Any pair of points can be
connected by a line segment. That's right. Connect two pairs
of black points in a way that creates two
parallel line segments. So let's see if we can do that. So I could create
one segment that connects this
point to this point and then another
one that connects this point to this point. And they look pretty parallel. In fact, I think this
is the right answer. If we did it another way, if
we had connected that point to that point and this
point to this point, then it wouldn't
look so parallel. These clearly, if they
were to keep going, they would intersect
at some point. So let me set it back up the
way I did it the first time. Let me make these
two points parallel. And these are line
segments because they have two end points. They each have two end points. And they continue forever. Well they don't
continue forever.
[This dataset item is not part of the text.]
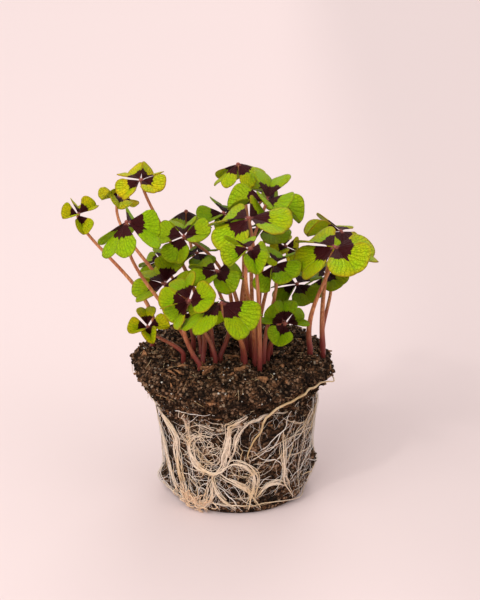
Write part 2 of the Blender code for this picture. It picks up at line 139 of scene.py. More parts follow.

They continue forever in no
directions, in zero directions. If it was a ray, it
would continue forever in one direction. If it's a line, it
continues forever past both of these points. In fact, it wouldn't
have end points because it would
just continue forever in both of these directions. Let's do one more. Drag the ray so it
has an endpoint at A, so we want to make its endpoint
at A where the ray terminates and goes through one of
the other black points. The ray should also be
parallel to the pink line. So I have two options. I could make it go
through this black point, but it's clearly not parallel. In fact, it looks
perpendicular here. So let's try to make it
go through this point. Well, yes, when I do that, it
does indeed look like my ray is parallel to the pink line. And this is a ray because
it has one endpoint. This is where the
ray terminates. It's an endpoint. It literally ends there. And it continues forever
in one direction. In this case, the
direction is to the right. It continues forever
to the right. So it continues forever
in one-- continues forever in one direction.